Network interface to vars table

Values here reflect the default (Network 1 which maps to controlplane_network_interface_idx: 0). See this section to generate the proper inventory for a different network.

Scale Lab

Hardware bastion_lab_interface bastion_controlplane_interface controlplane_lab_interface
Dell r650 eno12399np0 ens1f0 eno12399np0
Dell r640 eno1np0 ens1f0 eno1np0
Dell fc640 eno1 eno2 eno1
Supermicro 1029p eno1 ens2f0 eno1
Supermicro 5039ms enp2s0f0 enp1s0f0 enp2s0f0

Scale lab chart is available here.

Alias Lab

Hardware bastion_lab_interface bastion_controlplane_interface controlplane_lab_interface
Dell r750 eno8303 ens3f0 eno8303
Dell r740xd eno3 eno1 eno1np0

Alias lab chart is available here.

Override lab ocpinventory json file

By default Jetlag selects machines for the roles bastion, control-plane, and worker in that order from the ocpinventory.json file.

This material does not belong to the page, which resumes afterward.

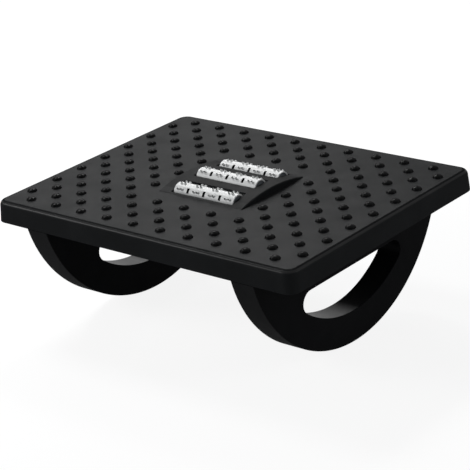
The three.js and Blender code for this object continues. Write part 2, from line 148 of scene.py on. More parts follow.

You can create a new json file with the desired order to match desired roles if the auto selection is incorrect. After creating a new json file, host this where your machine running the playbooks can reach and set the following var such that the modified ocpinventory json file is used:

ocp_inventory_override: http://<http-server>/<inventory-file>.json

DU Profile for SNOs

Use var du_profile to apply the DU specific machine configurations to your SNOs. You must also define reserved_cpus and isolated_cpus when applying DU profile. Append these vars to the "Extra vars" section of your all.yml or ibmcloud.yml.

Example settings:

du_profile: true
# The reserved and isolated CPU pools must not overlap and together must span all available cores in the worker node.
reserved_cpus: 0-1,40-41
isolated_cpus: 2-39,42-79

As a result, the following machine configuration files will be added to the cluster during SNO install:

  • 01-container-mount-ns-and-kubelet-conf-master.yaml
  • 03-sctp-machine-config-master.yaml
  • 04-accelerated-container-startup-master.yaml
  • 05-kdump-config-master (when kdump is enabled)
  • 99-crio-disable-wipe-master
  • 99-master-workload-partitioning.yml
  • enable-crun-master.yaml

When deploying DU profile on OCP 4.13 or higher, composable openshift feature will automatically be deployed and as a result, all unnecessary optional Cluster Operators will not be deployed.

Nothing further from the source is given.